[SUPPLIED INFORMATION]
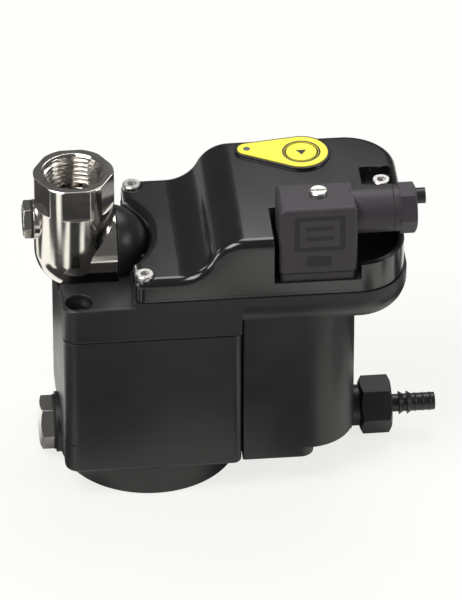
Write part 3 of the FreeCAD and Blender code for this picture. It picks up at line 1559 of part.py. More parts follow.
def make_gland():
    left = GLAND_RIGHT + size.ring_play * 2
    spot = (left, -CONNECTOR_SCREW_SIDE, GLAND_HEIGHT, ALONG_X)
    length = (GLAND_RIGHT + size.gland_nut_length + size.ring_play * 2) - left
    corner = size.gland_nut_across / ROOT3
    nut = new_body("gland_nut")
    collar = sketch(nut, "gland_nut_collar", "XZ_Plane")
    draw(collar, ring_path(size.gland_thread + size.running_gap, size.gland_radius, NOTHING,
                           size.gland_nut_collar))
    spin("PartDesign::Revolution", nut, collar)
    across = sketch(nut, "gland_nut_across", "XY_Plane", size.gland_nut_collar)
    draw(across, hexagon_path(size.gland_nut_across, True))
    circle(across, 0, 0, size.cable_radius)
    pad(nut, across, length - size.gland_nut_collar)
    chamfer_hexagon(nut, "gland_nut_edge", size.gland_nut_across, length)
    room = sketch(nut, "gland_nut_room", "XY_Plane", size.gland_nut_collar)
    circle(room, 0, 0, size.gland_thread + size.running_gap)
    pocket(nut, room, size.gland_thread_length - size.gland_nut_collar + size.face_gap,
           backwards=True)
    place(nut, *spot)
    turned("gland_seal", ring_path(size.cable_radius - size.thread_chamfer,
                                   size.gland_bore - size.face_gap,
                                   -size.gland_bore, size.gland_thread_length - size.face_gap), *spot)


# Outlet

def make_outlet():
    axis = (NOTHING, size.outlet_height, ALONG_X)
    middle = size.outlet_boss_right - SHANK_LENGTH / 2
    path = [(size.outlet_bore, size.outlet_boss_right - SHANK_LENGTH),
            (size.adaptor_shank, size.outlet_boss_right - SHANK_LENGTH)]
    path += ring_groove(size.adaptor_shank, middle)
    path += [
        (size.adaptor_shank, size.outlet_boss_right),
        (size.adaptor_collar, size.outlet_boss_right),
        (size.adaptor_collar, size.collar_right - size.face_gap),
        (size.adaptor_thread, size.collar_right - size.face_gap),
        (size.adaptor_thread, size.adaptor_right),
        (size.outlet_bore, size.adaptor_right),
    ]
    turned("outlet_adaptor", path, NOTHING, *axis)
    o_ring("outlet_o_ring", groove_radius(size.adaptor_shank), middle, *axis)
    length = size.union_right - size.collar_right
    room = size.adaptor_thread + size.running_gap
    nut = new_body("union_nut")
    plan = sketch(nut, "union_nut_plan", "XY_Plane")
    draw(plan, hexagon_path(size.union_across, True))
    pad(nut, plan, length)
    chamfer_hexagon(nut, "union_nut_edge", size.union_across, length)
    chamfer_hexagon(nut, "union_nut_back", size.union_across, NOTHING, up=False)
    inside = sketch(nut, "union_nut_inside", "XY_Plane")
    circle(inside, 0, 0, room)
    pocket(nut, inside, length - size.union_lip, backwards=True)
    mouth = sketch(nut, "union_nut_mouth", "XY_Plane", length)
    circle(mouth, 0, 0, size.tail_neck + size.face_gap)
    pocket(nut, mouth, length)
    place(nut, size.collar_right, *axis)


def make_hose_tail():
    """Flange under the nut, two deep barbs, then three shallow ridges."""
    start = size.adaptor_right + size.ring_play
    lip = size.union_right - size.union_lip - size.ring_play
    path = [(size.tail_bore, start), (size.tail_flange, start), (size.tail_flange, lip),
            (size.tail_neck, lip)]
    span = size.tail_right - size.union_right
    for share, crest in ((0.19, size.tail_barb), (0.37, size.tail_barb), (0.55, size.tail_ridge),
                         (0.72, size.tail_ridge), (0.88, size.tail_ridge)):
        at = size.union_right + span * share
        slope = (crest - size.tail_neck) * 1.5
        path += [(size.tail_neck, at - size.ring_play), (crest, at), (size.tail_neck, at + slope)]
    path += [
        (size.tail_neck, size.tail_right - size.face_gap),
        (size.tail_neck - size.face_gap, size.tail_right),
        (size.tail_bore, size.tail_right),
    ]
    turned("hose_tail", path, NOTHING, NOTHING, size.outlet_height, ALONG_X)


def make_end_plug():
    """Small hexagon with a stub, closing the second cable entry."""
    body = new_body("end_plug")
    plan = sketch(body, "end_plug_hexagon", "XY_Plane")
    draw(plan, hexagon_path(size.end_plug_across, True))
    pad(body, plan, size.end_plug_head)
    chamfer_hexagon(body, "end_plug_edge", size.end_plug_across, size.end_plug_head)
    stub = sketch(body, "end_plug_stub", "XY_Plane", size.end_plug_head)
    circle(stub, 0, 0, size.end_plug_stub)
    pad(body, stub, size.end_plug_reach - size.end_plug_head)
    shank = sketch(body, "end_plug_shank", "XY_Plane")
    circle(shank, 0, 0, size.end_plug_stub - size.face_gap - size.running_gap)
    pad(body, shank, size.end_plug_grip, backwards=True)
    place(body, size.cover_right, size.end_plug_side, END_PLUG_HEIGHT, ALONG_X)


NODES = [
    "container", "container_gasket", "lower_plug", "lower_plug_washer", "head", "body_screws",
    "inlet_elbow", "elbow_o_ring", "elbow_retaining_ring", "vent_plug", "vent_plug_washer",
    "riser_pipe", "sensor_tube", "sensor_o_ring", "diaphragm", "valve_disc", "diaphragm_spring",
    "valve_cap", "valve_cap_screws", "core_tube", "solenoid_coil", "coil_yoke", "coil_nut",
    "pilot_plunger", "plunger_spring", "cover", "cover_gasket", "cover_screws", "label",
    "test_button", "button_spring", "light_guide", "circuit_board", "board_parts", "board_posts",
    "board_screws", "connector_base", "connector_pins", "connector_gasket", "terminal_insert",
    "connector_housing", "connector_screw", "gland_nut", "gland_seal", "end_plug",
    "outlet_adaptor", "outlet_o_ring", "union_nut", "hose_tail",
]


def check_model():
    """Stop before anything is written if a feature failed or a cut removed nothing."""
    for item in doc.Objects:
        if "Invalid" in item.State or "Error" in item.State:
            raise RuntimeError(f"{item.Name} failed: {item.State}")
        if item.TypeId in ("PartDesign::Pocket", "PartDesign::Groove"):
            removed = item.BaseFeature.Shape.Volume - item.Shape.Volume
            if removed < 1e-3:
                raise RuntimeError(f"{item.Name} cuts nothing")
    for name in NODES:
        shape = doc.getObjectsByLabel(name)[0].Shape
        if shape.isNull() or not shape.isValid() or not shape.Solids:
            raise RuntimeError(f"{name} has no valid solid")


def main():
    make_container()
    make_container_gasket()
    make_lower_plug()
    make_head()
    make_body_screws()
    make_elbow()
    make_elbow_fittings()
    make_riser()
    make_sensor()
    make_diaphragm()
    make_valve_disc()
    make_valve_cap()
    make_solenoid()
    make_plunger()
    make_cover()
    make_cover_gasket()
    make_cover_screws()
    make_label()
    make_button()
    make_light_guide()
    make_board()
    make_board_parts()
    make_connector_base()
    make_terminal_insert()
    make_connector_housing()
    make_connector_screw()
    make_gland()
    make_outlet()
    make_hose_tail()
    make_end_plug()
    doc.recompute()
    check_model()
    os.makedirs("parts", exist_ok=True)
    for name in NODES:
        doc.getObjectsByLabel(name)[0].Shape.exportStep(f"parts/{name}.step")


main()
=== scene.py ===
"""Condensate drain: finishes, small trim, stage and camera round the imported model."""

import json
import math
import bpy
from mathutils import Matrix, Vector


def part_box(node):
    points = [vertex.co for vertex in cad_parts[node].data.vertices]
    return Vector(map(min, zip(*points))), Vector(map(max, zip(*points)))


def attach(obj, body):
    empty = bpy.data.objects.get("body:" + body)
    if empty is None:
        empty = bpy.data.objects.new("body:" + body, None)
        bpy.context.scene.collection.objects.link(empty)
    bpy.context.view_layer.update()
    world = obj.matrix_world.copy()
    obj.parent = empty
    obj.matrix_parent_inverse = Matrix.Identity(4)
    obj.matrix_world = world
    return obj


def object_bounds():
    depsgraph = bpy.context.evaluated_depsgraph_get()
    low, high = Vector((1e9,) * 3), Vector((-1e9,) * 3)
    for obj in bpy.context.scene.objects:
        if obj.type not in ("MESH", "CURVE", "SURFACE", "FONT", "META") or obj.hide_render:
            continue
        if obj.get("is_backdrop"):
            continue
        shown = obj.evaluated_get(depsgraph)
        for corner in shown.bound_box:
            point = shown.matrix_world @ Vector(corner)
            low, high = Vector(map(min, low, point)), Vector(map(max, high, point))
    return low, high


bl_info = {
    "name": "Condensate Drain",
    "version": (1, 0, 0),
    "blender": (4, 5, 0),
    "location": "View3D > Sidebar > Drain",
    "description": "Dresses an automatic condensate drain and sets up its studio",
    "category": "Object",
}

import bmesh
import bpy
from bpy.props import FloatProperty, FloatVectorProperty, IntProperty, PointerProperty
from bpy.types import Operator, Panel, PropertyGroup
from mathutils import Vector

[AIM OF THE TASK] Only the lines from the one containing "obj.matrix_world = world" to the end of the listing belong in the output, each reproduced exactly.

[CORRECT RESULT]
    obj.matrix_world = world
    return obj


def object_bounds():
    depsgraph = bpy.context.evaluated_depsgraph_get()
    low, high = Vector((1e9,) * 3), Vector((-1e9,) * 3)
    for obj in bpy.context.scene.objects:
        if obj.type not in ("MESH", "CURVE", "SURFACE", "FONT", "META") or obj.hide_render:
            continue
        if obj.get("is_backdrop"):
            continue
        shown = obj.evaluated_get(depsgraph)
        for corner in shown.bound_box:
            point = shown.matrix_world @ Vector(corner)
            low, high = Vector(map(min, low, point)), Vector(map(max, high, point))
    return low, high


bl_info = {
    "name": "Condensate Drain",
    "version": (1, 0, 0),
    "blender": (4, 5, 0),
    "location": "View3D > Sidebar > Drain",
    "description": "Dresses an automatic condensate drain and sets up its studio",
    "category": "Object",
}

import bmesh
import bpy
from bpy.props import FloatProperty, FloatVectorProperty, IntProperty, PointerProperty
from bpy.types import Operator, Panel, PropertyGroup
from mathutils import Vector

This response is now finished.